- WHAT IS EXPECTED: Print the data exactly as it is given, please.

- DATASET RECORDS:
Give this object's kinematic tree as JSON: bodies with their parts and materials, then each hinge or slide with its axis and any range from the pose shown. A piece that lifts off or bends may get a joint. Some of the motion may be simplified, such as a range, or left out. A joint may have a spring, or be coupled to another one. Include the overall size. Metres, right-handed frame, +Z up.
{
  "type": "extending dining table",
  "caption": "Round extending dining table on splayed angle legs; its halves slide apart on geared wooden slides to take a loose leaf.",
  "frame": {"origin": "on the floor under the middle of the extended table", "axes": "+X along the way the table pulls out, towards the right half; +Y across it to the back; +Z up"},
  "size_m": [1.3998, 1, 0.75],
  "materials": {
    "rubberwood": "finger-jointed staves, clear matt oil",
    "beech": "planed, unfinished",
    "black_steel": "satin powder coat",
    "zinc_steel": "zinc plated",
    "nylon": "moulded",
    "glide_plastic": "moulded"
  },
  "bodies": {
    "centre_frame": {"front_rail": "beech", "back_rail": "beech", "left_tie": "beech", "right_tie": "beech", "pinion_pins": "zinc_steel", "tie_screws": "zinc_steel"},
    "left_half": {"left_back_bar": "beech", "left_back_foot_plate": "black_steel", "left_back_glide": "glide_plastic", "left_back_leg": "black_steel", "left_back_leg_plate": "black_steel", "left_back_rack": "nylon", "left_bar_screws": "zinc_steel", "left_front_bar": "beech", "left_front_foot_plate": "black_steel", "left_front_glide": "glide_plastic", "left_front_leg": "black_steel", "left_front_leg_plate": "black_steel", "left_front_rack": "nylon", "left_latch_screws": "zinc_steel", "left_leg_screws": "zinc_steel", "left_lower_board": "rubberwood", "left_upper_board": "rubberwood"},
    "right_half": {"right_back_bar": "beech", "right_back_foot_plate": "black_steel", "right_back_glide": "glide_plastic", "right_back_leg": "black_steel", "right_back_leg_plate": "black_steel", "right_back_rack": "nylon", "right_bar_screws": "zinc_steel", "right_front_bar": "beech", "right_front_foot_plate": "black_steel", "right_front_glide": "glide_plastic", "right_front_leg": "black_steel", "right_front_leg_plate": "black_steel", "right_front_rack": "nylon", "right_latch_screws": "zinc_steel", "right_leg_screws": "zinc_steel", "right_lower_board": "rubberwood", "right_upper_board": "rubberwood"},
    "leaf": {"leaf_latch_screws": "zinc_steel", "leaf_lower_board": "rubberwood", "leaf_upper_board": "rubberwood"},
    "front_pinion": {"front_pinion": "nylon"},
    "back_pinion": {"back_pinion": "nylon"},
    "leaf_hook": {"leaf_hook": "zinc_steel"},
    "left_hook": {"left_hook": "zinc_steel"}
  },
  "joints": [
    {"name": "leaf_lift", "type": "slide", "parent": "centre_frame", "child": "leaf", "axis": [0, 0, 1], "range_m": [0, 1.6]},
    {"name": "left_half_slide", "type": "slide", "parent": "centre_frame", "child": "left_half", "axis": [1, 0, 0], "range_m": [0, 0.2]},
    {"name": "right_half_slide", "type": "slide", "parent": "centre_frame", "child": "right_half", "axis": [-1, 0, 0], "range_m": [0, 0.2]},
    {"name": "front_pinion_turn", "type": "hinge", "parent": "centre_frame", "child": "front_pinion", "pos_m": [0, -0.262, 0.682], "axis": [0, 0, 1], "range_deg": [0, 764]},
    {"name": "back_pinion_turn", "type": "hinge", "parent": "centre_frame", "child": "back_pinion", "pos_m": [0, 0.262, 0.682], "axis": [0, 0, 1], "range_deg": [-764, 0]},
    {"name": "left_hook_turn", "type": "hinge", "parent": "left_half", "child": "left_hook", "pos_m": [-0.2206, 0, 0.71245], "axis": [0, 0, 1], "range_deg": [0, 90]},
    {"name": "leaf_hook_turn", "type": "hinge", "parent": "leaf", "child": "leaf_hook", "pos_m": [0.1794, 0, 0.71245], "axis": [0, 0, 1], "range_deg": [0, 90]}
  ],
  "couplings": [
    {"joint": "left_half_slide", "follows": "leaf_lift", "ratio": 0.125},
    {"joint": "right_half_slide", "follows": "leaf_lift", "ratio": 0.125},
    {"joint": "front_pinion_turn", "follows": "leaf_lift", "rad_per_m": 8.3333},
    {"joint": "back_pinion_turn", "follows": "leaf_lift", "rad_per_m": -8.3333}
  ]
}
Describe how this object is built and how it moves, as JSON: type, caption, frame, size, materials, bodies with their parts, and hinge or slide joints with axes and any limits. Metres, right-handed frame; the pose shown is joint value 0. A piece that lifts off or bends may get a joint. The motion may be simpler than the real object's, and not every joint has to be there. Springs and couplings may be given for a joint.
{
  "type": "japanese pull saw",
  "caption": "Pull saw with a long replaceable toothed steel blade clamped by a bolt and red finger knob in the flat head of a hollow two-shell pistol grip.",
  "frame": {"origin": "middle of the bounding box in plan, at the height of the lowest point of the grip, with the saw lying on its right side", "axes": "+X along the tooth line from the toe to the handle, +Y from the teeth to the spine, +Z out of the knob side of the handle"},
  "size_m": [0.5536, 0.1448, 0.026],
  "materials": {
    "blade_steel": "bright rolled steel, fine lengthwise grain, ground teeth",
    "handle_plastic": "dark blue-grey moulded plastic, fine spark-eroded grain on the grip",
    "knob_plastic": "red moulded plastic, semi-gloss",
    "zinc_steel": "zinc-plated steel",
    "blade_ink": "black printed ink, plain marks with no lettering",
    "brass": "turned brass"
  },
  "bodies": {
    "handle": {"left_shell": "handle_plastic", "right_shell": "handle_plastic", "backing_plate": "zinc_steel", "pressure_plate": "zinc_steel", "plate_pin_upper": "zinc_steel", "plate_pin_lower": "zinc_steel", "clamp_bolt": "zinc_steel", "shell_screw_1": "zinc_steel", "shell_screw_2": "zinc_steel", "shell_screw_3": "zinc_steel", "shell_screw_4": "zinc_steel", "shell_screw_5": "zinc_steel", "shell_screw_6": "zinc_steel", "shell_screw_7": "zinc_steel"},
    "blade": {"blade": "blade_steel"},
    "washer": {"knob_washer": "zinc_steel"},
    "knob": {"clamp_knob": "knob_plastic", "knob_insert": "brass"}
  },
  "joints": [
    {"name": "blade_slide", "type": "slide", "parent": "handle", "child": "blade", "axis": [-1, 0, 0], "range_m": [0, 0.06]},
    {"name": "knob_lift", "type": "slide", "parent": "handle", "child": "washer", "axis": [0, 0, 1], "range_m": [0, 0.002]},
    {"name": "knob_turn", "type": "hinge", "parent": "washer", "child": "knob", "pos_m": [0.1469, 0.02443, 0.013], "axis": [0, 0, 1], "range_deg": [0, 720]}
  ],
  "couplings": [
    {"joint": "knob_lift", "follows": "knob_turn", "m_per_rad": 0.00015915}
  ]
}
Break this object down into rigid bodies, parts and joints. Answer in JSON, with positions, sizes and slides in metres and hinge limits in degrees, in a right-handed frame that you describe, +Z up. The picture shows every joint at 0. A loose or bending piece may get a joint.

- RESPONSE TO THE TASK:
Give this object's kinematic tree as JSON: bodies with their parts and materials, then each hinge or slide with its axis and any range from the pose shown. A piece that lifts off or bends may get a joint. Some of the motion may be simplified, such as a range, or left out. A joint may have a spring, or be coupled to another one. Include the overall size. Metres, right-handed frame, +Z up.
{
  "type": "extending dining table",
  "caption": "Round extending dining table on splayed angle legs; its halves slide apart on geared wooden slides to take a loose leaf.",
  "frame": {"origin": "on the floor under the middle of the extended table", "axes": "+X along the way the table pulls out, towards the right half; +Y across it to the back; +Z up"},
  "size_m": [1.3998, 1, 0.75],
  "materials": {
    "rubberwood": "finger-jointed staves, clear matt oil",
    "beech": "planed, unfinished",
    "black_steel": "satin powder coat",
    "zinc_steel": "zinc plated",
    "nylon": "moulded",
    "glide_plastic": "moulded"
  },
  "bodies": {
    "centre_frame": {"front_rail": "beech", "back_rail": "beech", "left_tie": "beech", "right_tie": "beech", "pinion_pins": "zinc_steel", "tie_screws": "zinc_steel"},
    "left_half": {"left_back_bar": "beech", "left_back_foot_plate": "black_steel", "left_back_glide": "glide_plastic", "left_back_leg": "black_steel", "left_back_leg_plate": "black_steel", "left_back_rack": "nylon", "left_bar_screws": "zinc_steel", "left_front_bar": "beech", "left_front_foot_plate": "black_steel", "left_front_glide": "glide_plastic", "left_front_leg": "black_steel", "left_front_leg_plate": "black_steel", "left_front_rack": "nylon", "left_latch_screws": "zinc_steel", "left_leg_screws": "zinc_steel", "left_lower_board": "rubberwood", "left_upper_board": "rubberwood"},
    "right_half": {"right_back_bar": "beech", "right_back_foot_plate": "black_steel", "right_back_glide": "glide_plastic", "right_back_leg": "black_steel", "right_back_leg_plate": "black_steel", "right_back_rack": "nylon", "right_bar_screws": "zinc_steel", "right_front_bar": "beech", "right_front_foot_plate": "black_steel", "right_front_glide": "glide_plastic", "right_front_leg": "black_steel", "right_front_leg_plate": "black_steel", "right_front_rack": "nylon", "right_latch_screws": "zinc_steel", "right_leg_screws": "zinc_steel", "right_lower_board": "rubberwood", "right_upper_board": "rubberwood"},
    "leaf": {"leaf_latch_screws": "zinc_steel", "leaf_lower_board": "rubberwood", "leaf_upper_board": "rubberwood"},
    "front_pinion": {"front_pinion": "nylon"},
    "back_pinion": {"back_pinion": "nylon"},
    "leaf_hook": {"leaf_hook": "zinc_steel"},
    "left_hook": {"left_hook": "zinc_steel"}
  },
  "joints": [
    {"name": "leaf_lift", "type": "slide", "parent": "centre_frame", "child": "leaf", "axis": [0, 0, 1], "range_m": [0, 1.6]},
    {"name": "left_half_slide", "type": "slide", "parent": "centre_frame", "child": "left_half", "axis": [1, 0, 0], "range_m": [0, 0.2]},
    {"name": "right_half_slide", "type": "slide", "parent": "centre_frame", "child": "right_half", "axis": [-1, 0, 0], "range_m": [0, 0.2]},
    {"name": "front_pinion_turn", "type": "hinge", "parent": "centre_frame", "child": "front_pinion", "pos_m": [0, -0.262, 0.682], "axis": [0, 0, 1], "range_deg": [0, 764]},
    {"name": "back_pinion_turn", "type": "hinge", "parent": "centre_frame", "child": "back_pinion", "pos_m": [0, 0.262, 0.682], "axis": [0, 0, 1], "range_deg": [-764, 0]},
    {"name": "left_hook_turn", "type": "hinge", "parent": "left_half", "child": "left_hook", "pos_m": [-0.2206, 0, 0.71245], "axis": [0, 0, 1], "range_deg": [0, 90]},
    {"name": "leaf_hook_turn", "type": "hinge", "parent": "leaf", "child": "leaf_hook", "pos_m": [0.1794, 0, 0.71245], "axis": [0, 0, 1], "range_deg": [0, 90]}
  ],
  "couplings": [
    {"joint": "left_half_slide", "follows": "leaf_lift", "ratio": 0.125},
    {"joint": "right_half_slide", "follows": "leaf_lift", "ratio": 0.125},
    {"joint": "front_pinion_turn", "follows": "leaf_lift", "rad_per_m": 8.3333},
    {"joint": "back_pinion_turn", "follows": "leaf_lift", "rad_per_m": -8.3333}
  ]
}
Describe how this object is built and how it moves, as JSON: type, caption, frame, size, materials, bodies with their parts, and hinge or slide joints with axes and any limits. Metres, right-handed frame; the pose shown is joint value 0. A piece that lifts off or bends may get a joint. The motion may be simpler than the real object's, and not every joint has to be there. Springs and couplings may be given for a joint.
{
  "type": "japanese pull saw",
  "caption": "Pull saw with a long replaceable toothed steel blade clamped by a bolt and red finger knob in the flat head of a hollow two-shell pistol grip.",
  "frame": {"origin": "middle of the bounding box in plan, at the height of the lowest point of the grip, with the saw lying on its right side", "axes": "+X along the tooth line from the toe to the handle, +Y from the teeth to the spine, +Z out of the knob side of the handle"},
  "size_m": [0.5536, 0.1448, 0.026],
  "materials": {
    "blade_steel": "bright rolled steel, fine lengthwise grain, ground teeth",
    "handle_plastic": "dark blue-grey moulded plastic, fine spark-eroded grain on the grip",
    "knob_plastic": "red moulded plastic, semi-gloss",
    "zinc_steel": "zinc-plated steel",
    "blade_ink": "black printed ink, plain marks with no lettering",
    "brass": "turned brass"
  },
  "bodies": {
    "handle": {"left_shell": "handle_plastic", "right_shell": "handle_plastic", "backing_plate": "zinc_steel", "pressure_plate": "zinc_steel", "plate_pin_upper": "zinc_steel", "plate_pin_lower": "zinc_steel", "clamp_bolt": "zinc_steel", "shell_screw_1": "zinc_steel", "shell_screw_2": "zinc_steel", "shell_screw_3": "zinc_steel", "shell_screw_4": "zinc_steel", "shell_screw_5": "zinc_steel", "shell_screw_6": "zinc_steel", "shell_screw_7": "zinc_steel"},
    "blade": {"blade": "blade_steel"},
    "washer": {"knob_washer": "zinc_steel"},
    "knob": {"clamp_knob": "knob_plastic", "knob_insert": "brass"}
  },
  "joints": [
    {"name": "blade_slide", "type": "slide", "parent": "handle", "child": "blade", "axis": [-1, 0, 0], "range_m": [0, 0.06]},
    {"name": "knob_lift", "type": "slide", "parent": "handle", "child": "washer", "axis": [0, 0, 1], "range_m": [0, 0.002]},
    {"name": "knob_turn", "type": "hinge", "parent": "washer", "child": "knob", "pos_m": [0.1469, 0.02443, 0.013], "axis": [0, 0, 1], "range_deg": [0, 720]}
  ],
  "couplings": [
    {"joint": "knob_lift", "follows": "knob_turn", "m_per_rad": 0.00015915}
  ]
}
Break this object down into rigid bodies, parts and joints. Answer in JSON, with positions, sizes and slides in metres and hinge limits in degrees, in a right-handed frame that you describe, +Z up. The picture shows every joint at 0. A loose or bending piece may get a joint.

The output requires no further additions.